A blonde girl picked her way up a path I hadn’t noticed.
“Where does this lead?” I asked, feeling a need to appear friendly.
“To Military Road.” She had a Dutch accent and was holding an expensive camera. Her Alsatian wore a red bandana around its neck.
She began taking photographs, then stopped. Five coloured boys were marching down the hill. One uttered something unintelligible; the rest laughed viciously. She pushed her camera behind her back and crouched to grip the dog, which was straining towards them.
“Hi ma’am!” Called one as they sauntered by. They ignored me on my tree stump and returned to discussing soccer.
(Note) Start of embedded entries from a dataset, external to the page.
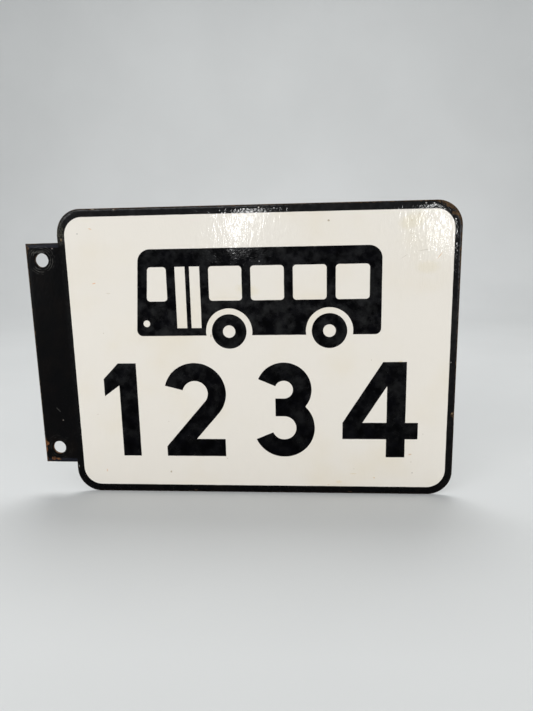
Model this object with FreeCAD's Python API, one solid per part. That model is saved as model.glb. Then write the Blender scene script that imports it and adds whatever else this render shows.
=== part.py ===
import FreeCAD, Part
import math
import os

# Double-sided bus stop flag: one blanked steel plate with a bolt tab, enamelled black, with a white
# enamel panel on each face and, on each panel, a black bus symbol over a row of route numbers.
# Millimetres. The sign stands as in use: +Z up, -Y out of its front face, +X away from the post.
# The origin is midway between the two bolt holes, on the plate's middle plane.

# Plate
body_width = 406.4           # 16 in
body_height = 304.8          # 12 in
corner_radius = 25.4         # 1 in
tab_width = 34.5             # how far the bolt tab stands out of the body
tab_step = 33.4              # from the body's upper and lower edges to the tab's ends
plate_thickness = 3.0        # steel with its black enamel on both faces
edge_roll = 4.5              # width of the band along every edge where the faces fall away
rim_radius = 0.9             # roundness of the rim itself

# Bolt holes in the tab
bolt_hole_diameter = 13.5    # clearance for a 1/2 in bolt
bolt_setback = 16.5          # from the tab's outer edge to the holes
bolt_end_margin = 17.4       # from the tab's ends to the holes, which sets them 8 in (203.2) apart
hole_mouth = 0.6             # how far the enamel slopes into each hole

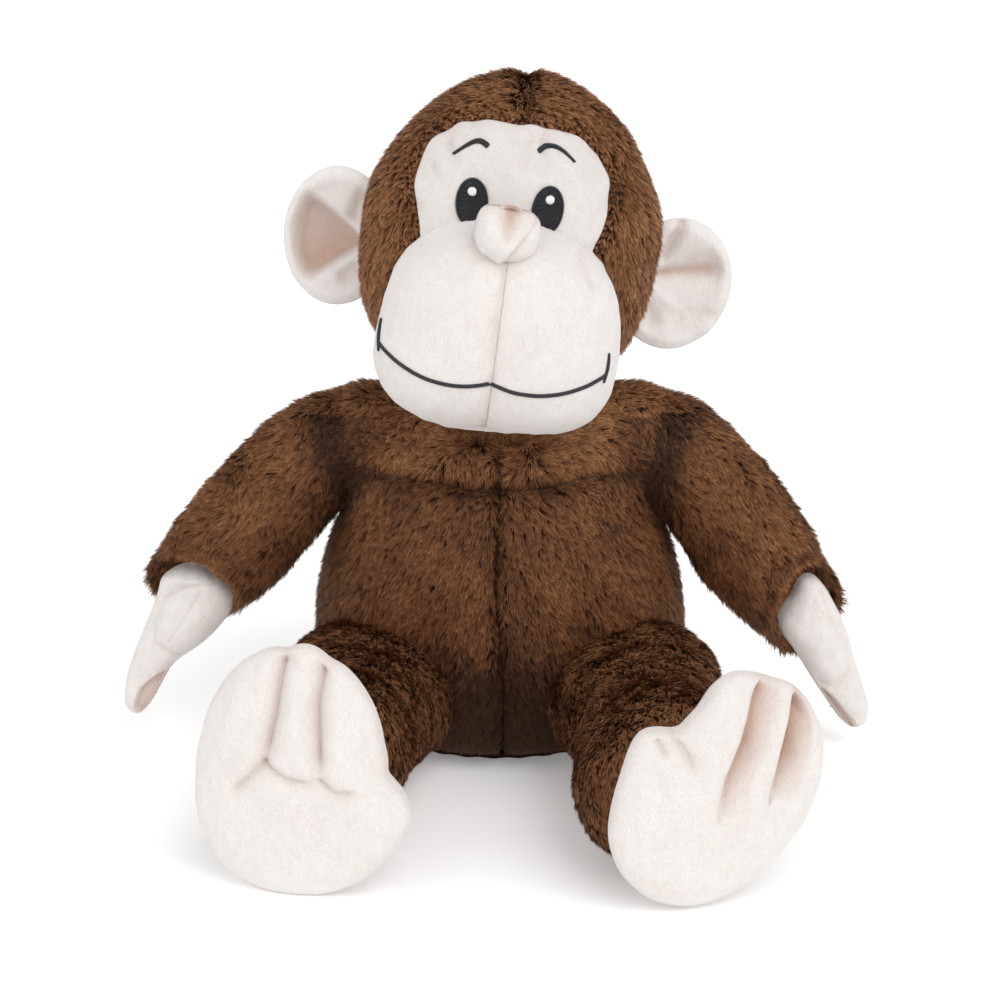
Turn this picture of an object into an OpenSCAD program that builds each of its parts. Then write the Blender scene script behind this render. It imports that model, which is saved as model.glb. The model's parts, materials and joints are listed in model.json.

Further down they picked up stones and began hurling them into the bushes.
The moon rose, apricot and impossibly huge, and somewhere on the hill a man hooted like a jackal. The city lights were shimmering. I watched the moon separate from the mountains and when it was a complete, bulging orb I started to walk back down.
I lost my way and ended up in a field at the edge of the Bo-Kaap, where I discovered three donkeys. The smaller two were skittish and wouldn’t let me touch them, but the third — I guessed it was a parent — allowed me to scratch its ears. I was scared it would kick me (I haven’t had much experience with donkeys) but it seemed peaceful. It sniffed my arm. I offered it a handful of grass, but it declined.
I said goodnight and continued along the path. A string of torch beams was wrapped around the contours of Lion’s Head. The wind shuffled through the bluegums and I paused to look back at the moon, which had disappeared behind a diaphanous web of cloud.
A shadow moved. One of the donkeys was trotting towards me.
“Hello,” I called out in my most soothing voice. “Hi, friend.”
It was the Dutch girl. She didn’t answer.
“Shit, sorry. I thought you were a donkey.”
She jogged past, whistling for the Alsatian.
“Look, did you see the donkeys back there?”
“Yes, I know those donkeys.” She didn’t stop.
“I really thought you were one of the donkeys!” I called after her.
“No no no,” she called back, a smudge against the trees. “I’m not a donkey.”